Protocol buffers (protobuf)

  • A method developed by Google for serializing structured data, similar to XML or JSON. It is often used for efficient and extensible communication between systems.

Public key

  • An openly shared key used for verification, encryption, or other operations intended for public knowledge.

Representational State Transfer

RocksDB

  • An open source key-value storage database.

Schema

  • A logical container for organizing tables in a database.

Secure Shell

Security group

  • A virtual firewall for your instance to control inbound and outbound traffic.

Serde

  • A serialization/deserialization library. It can transform data between a tabular format and a format suitable for storage or transmission.

Snapshot

  • A point-in-time capture of the state of an Iceberg table, representing a specific version of the table.

Sort order

  • The arrangement of data within a Hive table, specified by expression or direction.

Spotless

  • A tool or process used to enforce code formatting standards and apply automatic formatting to code.

Structured Query Language

Table

  • A structured set of data elements stored in columns and rows.

Thrift

  • A network protocol used for communication with Hive Metastore Service (HMS).

Token

  • A token in the context of computing and security is a small, indivisible unit of data.
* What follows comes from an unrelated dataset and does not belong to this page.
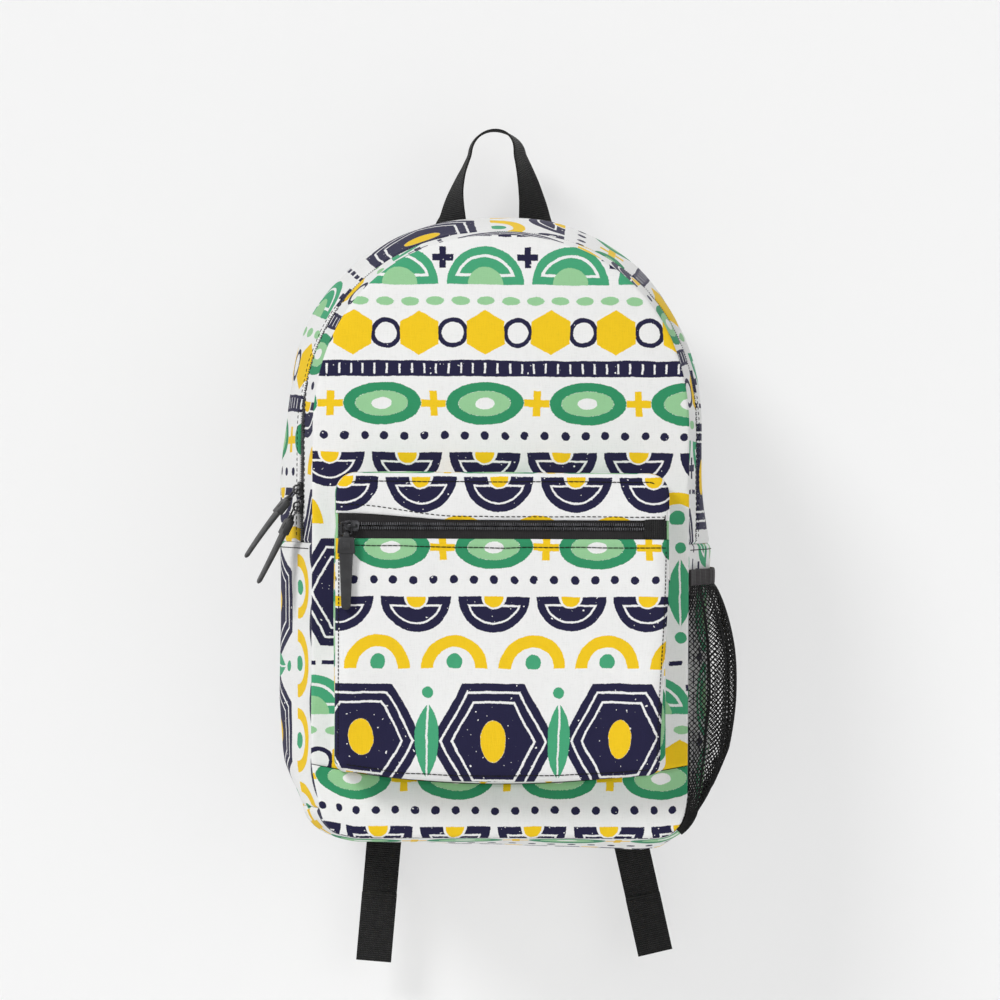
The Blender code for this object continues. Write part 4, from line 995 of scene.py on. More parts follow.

Tokens play a crucial role in various domains, including authentication and authorization.

Trino

  • A query engine for big data processing.

Trino connector

  • A connector module for integrating Gravitino with Trino.

Ubuntu

  • A Linux distribution based on Debian, widely used for cloud computing and servers.

Unit test

  • A type of software testing where individual components or functions of a program are tested. Unit tests help to ensure that the component or function works as expected in isolation.

Verification

  • The process of confirming the authenticity and integrity of a release. This is usually done by checking its signature and associated hash values.

Web UI

  • A graphical interface accessible through a web browser.